Modeling code records:
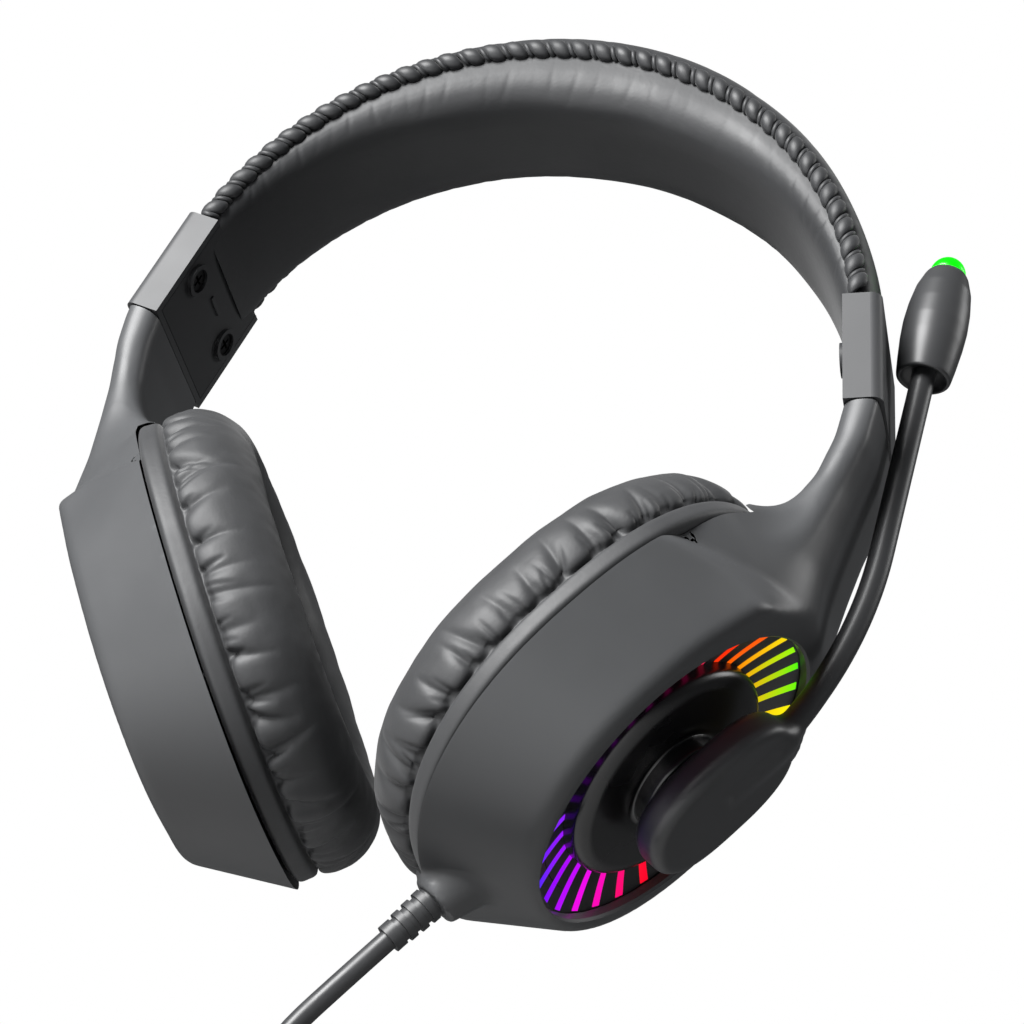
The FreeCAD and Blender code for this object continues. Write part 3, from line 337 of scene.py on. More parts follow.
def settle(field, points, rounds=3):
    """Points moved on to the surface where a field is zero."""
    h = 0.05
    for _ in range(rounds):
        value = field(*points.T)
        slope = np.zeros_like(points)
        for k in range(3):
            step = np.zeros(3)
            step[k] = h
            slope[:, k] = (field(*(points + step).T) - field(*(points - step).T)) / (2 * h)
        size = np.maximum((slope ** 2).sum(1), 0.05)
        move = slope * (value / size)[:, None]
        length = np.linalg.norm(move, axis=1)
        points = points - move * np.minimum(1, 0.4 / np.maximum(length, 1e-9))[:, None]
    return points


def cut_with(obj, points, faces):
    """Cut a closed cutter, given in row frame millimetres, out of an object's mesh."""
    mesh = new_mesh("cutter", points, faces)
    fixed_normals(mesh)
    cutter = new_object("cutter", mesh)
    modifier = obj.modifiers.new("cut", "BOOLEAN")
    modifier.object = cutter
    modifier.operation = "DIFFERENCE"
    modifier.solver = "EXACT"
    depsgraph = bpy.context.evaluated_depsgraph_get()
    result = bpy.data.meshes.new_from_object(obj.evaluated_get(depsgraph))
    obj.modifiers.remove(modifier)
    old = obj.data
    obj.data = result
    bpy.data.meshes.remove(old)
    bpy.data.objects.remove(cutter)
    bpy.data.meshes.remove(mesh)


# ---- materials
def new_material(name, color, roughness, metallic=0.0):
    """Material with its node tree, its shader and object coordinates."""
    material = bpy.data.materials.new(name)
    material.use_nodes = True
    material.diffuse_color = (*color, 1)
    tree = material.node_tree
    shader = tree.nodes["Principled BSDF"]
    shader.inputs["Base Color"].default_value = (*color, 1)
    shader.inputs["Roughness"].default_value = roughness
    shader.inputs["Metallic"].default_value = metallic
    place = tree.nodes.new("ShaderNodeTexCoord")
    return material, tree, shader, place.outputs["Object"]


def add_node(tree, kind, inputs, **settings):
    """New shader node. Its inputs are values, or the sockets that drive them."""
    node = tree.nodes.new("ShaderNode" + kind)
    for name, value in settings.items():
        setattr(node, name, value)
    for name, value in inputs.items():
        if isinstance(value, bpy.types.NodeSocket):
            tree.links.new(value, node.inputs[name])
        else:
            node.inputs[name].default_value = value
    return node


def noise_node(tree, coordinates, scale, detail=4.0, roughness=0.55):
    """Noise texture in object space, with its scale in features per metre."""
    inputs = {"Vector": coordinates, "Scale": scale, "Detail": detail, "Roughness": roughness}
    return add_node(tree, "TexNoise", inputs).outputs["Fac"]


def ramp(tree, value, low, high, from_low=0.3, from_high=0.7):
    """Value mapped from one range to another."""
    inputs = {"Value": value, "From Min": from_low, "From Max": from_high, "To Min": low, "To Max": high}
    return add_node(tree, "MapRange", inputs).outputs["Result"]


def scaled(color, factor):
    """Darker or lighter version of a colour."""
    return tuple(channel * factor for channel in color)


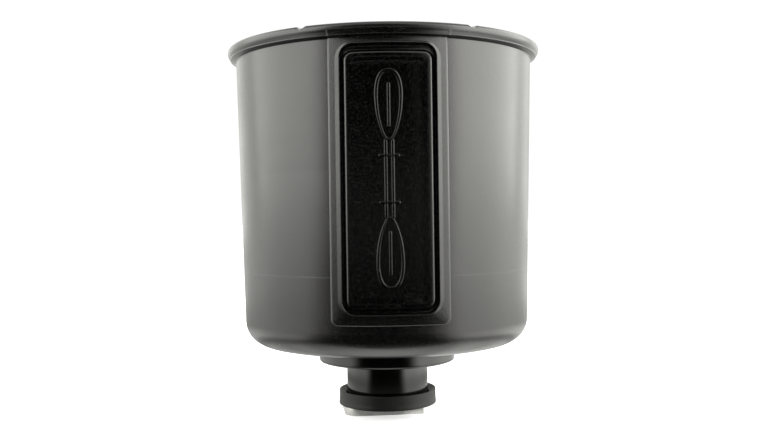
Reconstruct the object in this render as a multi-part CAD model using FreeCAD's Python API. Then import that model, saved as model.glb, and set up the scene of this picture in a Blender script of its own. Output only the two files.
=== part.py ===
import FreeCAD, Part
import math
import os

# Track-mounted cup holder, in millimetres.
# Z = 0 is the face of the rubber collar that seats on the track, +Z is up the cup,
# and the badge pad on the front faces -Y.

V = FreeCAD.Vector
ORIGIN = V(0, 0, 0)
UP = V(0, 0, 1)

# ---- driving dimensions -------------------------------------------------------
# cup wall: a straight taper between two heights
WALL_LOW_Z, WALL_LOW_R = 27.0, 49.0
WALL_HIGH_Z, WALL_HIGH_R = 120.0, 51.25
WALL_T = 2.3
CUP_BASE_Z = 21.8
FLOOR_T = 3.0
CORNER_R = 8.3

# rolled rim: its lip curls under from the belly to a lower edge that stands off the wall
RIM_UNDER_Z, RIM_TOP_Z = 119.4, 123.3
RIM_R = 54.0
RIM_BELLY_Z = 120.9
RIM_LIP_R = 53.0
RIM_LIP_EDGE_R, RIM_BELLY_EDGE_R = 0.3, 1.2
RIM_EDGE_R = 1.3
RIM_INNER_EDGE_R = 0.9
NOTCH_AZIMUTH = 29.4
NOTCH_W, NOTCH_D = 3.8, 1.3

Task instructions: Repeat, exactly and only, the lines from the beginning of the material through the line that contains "return points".

Written solution:
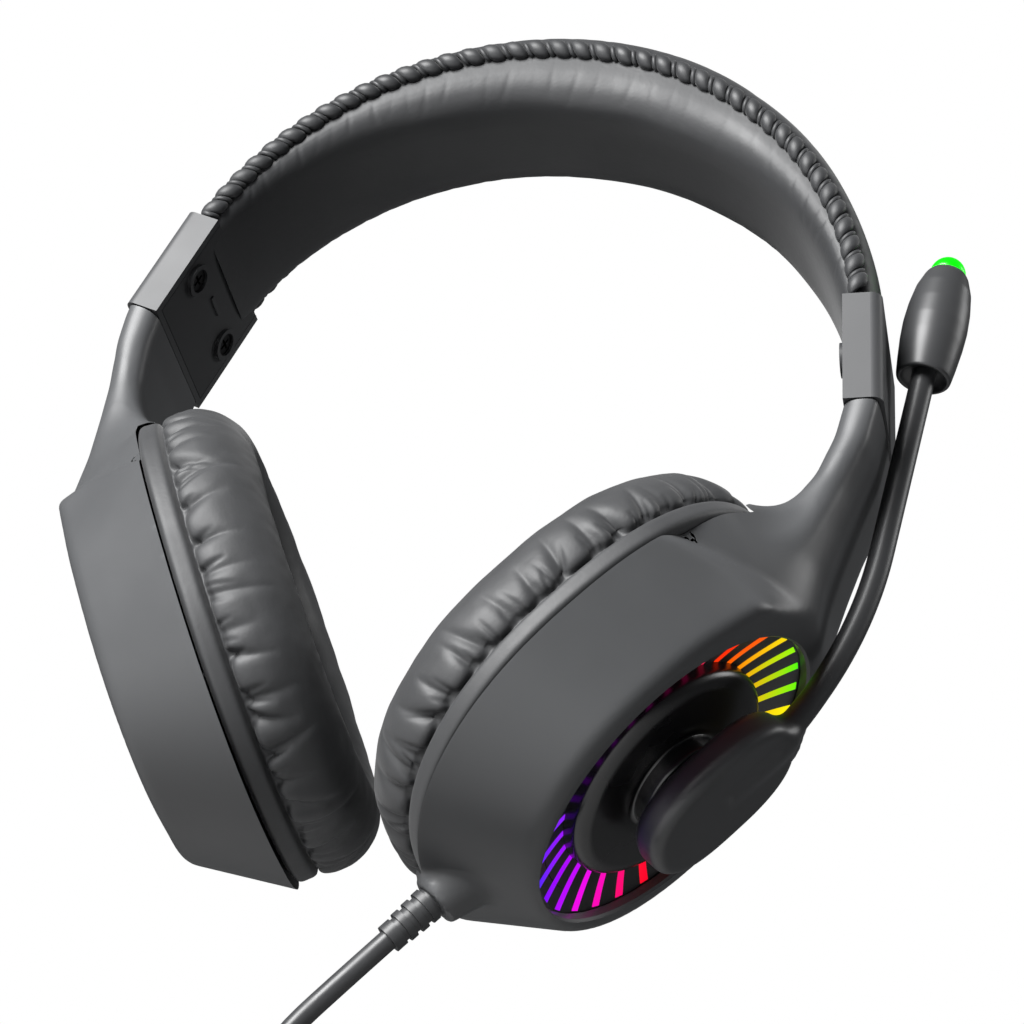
The FreeCAD and Blender code for this object continues. Write part 3, from line 337 of scene.py on. More parts follow.
def settle(field, points, rounds=3):
    """Points moved on to the surface where a field is zero."""
    h = 0.05
    for _ in range(rounds):
        value = field(*points.T)
        slope = np.zeros_like(points)
        for k in range(3):
            step = np.zeros(3)
            step[k] = h
            slope[:, k] = (field(*(points + step).T) - field(*(points - step).T)) / (2 * h)
        size = np.maximum((slope ** 2).sum(1), 0.05)
        move = slope * (value / size)[:, None]
        length = np.linalg.norm(move, axis=1)
        points = points - move * np.minimum(1, 0.4 / np.maximum(length, 1e-9))[:, None]
    return points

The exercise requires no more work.